▸ **JOB**:
The data below holds a line containing "base_housing();" and a line containing "points = [vertex.co"; please quote exactly those two lines and every line between them, and nothing else.

▸ **GIVEN INFORMATION**:
------------------------------------------------------------

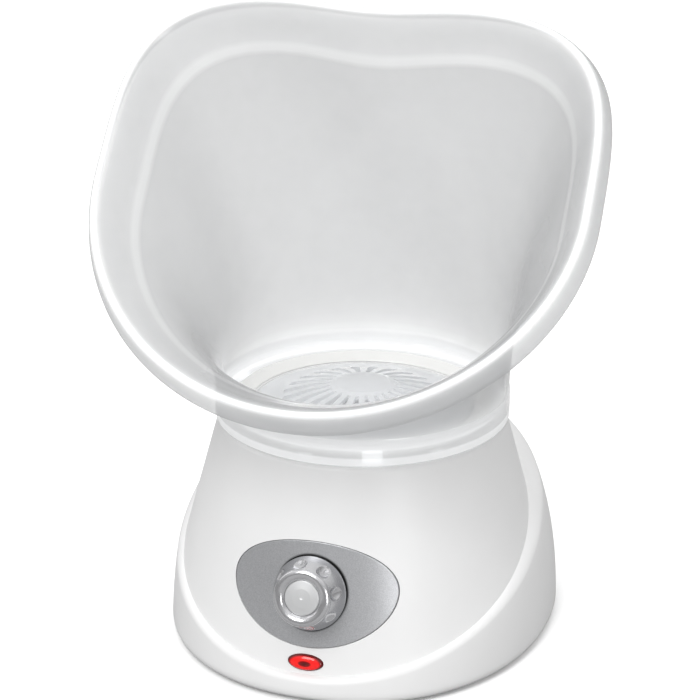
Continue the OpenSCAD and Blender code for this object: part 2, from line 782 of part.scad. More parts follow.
module power_cord() {
  color(white) {
    translate([0, block_y + 16, cord_exit_z])
      rotate([-90, 0, 0]) cylinder(r = cord_r, h = sag_start_y - block_y - 16, $fn = 48);
    translate([0, sag_start_y, cord_exit_z - bend_r]) sag_bend();
    translate([0, sag_end_y, cord_floor_z + bend_r]) rotate([180, 0, 0]) sag_bend();
    translate([0, (sag_start_y + sag_end_y) / 2, (cord_exit_z + cord_floor_z) / 2])
      rotate([37, 23, 0]) sphere(r = cord_r * 1.08, $fn = 48);
    folded_runs();
    lead([[-4, block_y + 18, cord_exit_z], [-9, block_y + 11, lead_z], [-9, block_y + 7, lead_z]], 1.2);
    lead([[4, block_y + 18, cord_exit_z], [9, block_y + 11, lead_z], [9, block_y + 7, lead_z]], 1.2);
  }
}

plug_x = -(cord_runs - 1) * 2 * fold_r;
plug_half_h = 4.7;
plug_len = 34;

// frame of the plug: +Z points out of the cord's end toward the pins
module at_plug() {
  translate([plug_x, sag_end_y, plug_half_h + eps]) rotate([90, 0, 0]) children();
}

module power_plug() {
  color(white)
    at_plug() {
      translate([0, 0, 0.1]) cylinder(r = plug_half_h - 0.2, h = 10, $fn = 48);
      translate([0, 0, 10]) linear_extrude(height = plug_len - 10)
        union() {
          square([21, 2 * plug_half_h], center = true);
          for (s = [-1, 1]) {
            translate([s * 10.5, 0]) circle(r = plug_half_h, $fn = 48);
          }
        }
    }
}

module plug_pins() {
  color([0.8, 0.75, 0.6])
    at_plug()
      for (s = [-1, 1]) {
        translate([s * 9.3, 0, plug_len + eps]) cylinder(r = 2, h = 18, $fn = 48);
      }
}

base_housing();
bottom_cover();
rubber_feet();
cover_screws();
control_panel();
control_knob();
knob_cap();
regulator_spindle();
regulator_body();
spindle_nut();
pilot_lens();
pilot_lamp();
lamp_sleeve();
face_mask();
splash_ring();
steam_vent();
water_dish();
dish_seal();
heater_disc();
heater_clamp();
clamp_screws();
heat_shield();
thermal_cutout();
thermal_fuse();
terminal_block();
wiring();
cord_bushing();
cord_clamp();
cord_clamp_screws();
power_cord();
power_plug();
plug_pins();
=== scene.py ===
"""Looks of the facial steamer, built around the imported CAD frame.

The scene is in metres, with -Y toward the user. The named lengths of the object are in millimetres,
and those of the stage and the camera are in metres, apart from the focal length.
"""
import json
import math

import bmesh
import bpy
import numpy as np
from mathutils import Matrix, Vector


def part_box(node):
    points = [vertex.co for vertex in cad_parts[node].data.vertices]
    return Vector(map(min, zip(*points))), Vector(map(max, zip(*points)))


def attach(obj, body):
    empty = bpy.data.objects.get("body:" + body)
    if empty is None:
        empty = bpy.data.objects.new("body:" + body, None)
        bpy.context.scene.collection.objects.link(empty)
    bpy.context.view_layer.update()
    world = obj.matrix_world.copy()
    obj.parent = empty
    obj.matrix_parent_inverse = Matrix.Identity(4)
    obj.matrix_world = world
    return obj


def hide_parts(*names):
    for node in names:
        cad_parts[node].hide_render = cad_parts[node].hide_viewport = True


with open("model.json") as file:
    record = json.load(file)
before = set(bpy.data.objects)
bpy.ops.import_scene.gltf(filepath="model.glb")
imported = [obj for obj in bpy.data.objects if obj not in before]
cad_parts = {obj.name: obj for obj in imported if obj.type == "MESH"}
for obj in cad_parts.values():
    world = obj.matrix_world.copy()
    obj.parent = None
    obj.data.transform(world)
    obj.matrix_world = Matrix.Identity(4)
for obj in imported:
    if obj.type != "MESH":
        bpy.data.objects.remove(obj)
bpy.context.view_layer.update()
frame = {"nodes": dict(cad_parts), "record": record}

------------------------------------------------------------

▸ **ANSWER TO THE TASK**:
base_housing();
bottom_cover();
rubber_feet();
cover_screws();
control_panel();
control_knob();
knob_cap();
regulator_spindle();
regulator_body();
spindle_nut();
pilot_lens();
pilot_lamp();
lamp_sleeve();
face_mask();
splash_ring();
steam_vent();
water_dish();
dish_seal();
heater_disc();
heater_clamp();
clamp_screws();
heat_shield();
thermal_cutout();
thermal_fuse();
terminal_block();
wiring();
cord_bushing();
cord_clamp();
cord_clamp_screws();
power_cord();
power_plug();
plug_pins();
=== scene.py ===
"""Looks of the facial steamer, built around the imported CAD frame.

The scene is in metres, with -Y toward the user. The named lengths of the object are in millimetres,
and those of the stage and the camera are in metres, apart from the focal length.
"""
import json
import math

import bmesh
import bpy
import numpy as np
from mathutils import Matrix, Vector


def part_box(node):
    points = [vertex.co for vertex in cad_parts[node].data.vertices]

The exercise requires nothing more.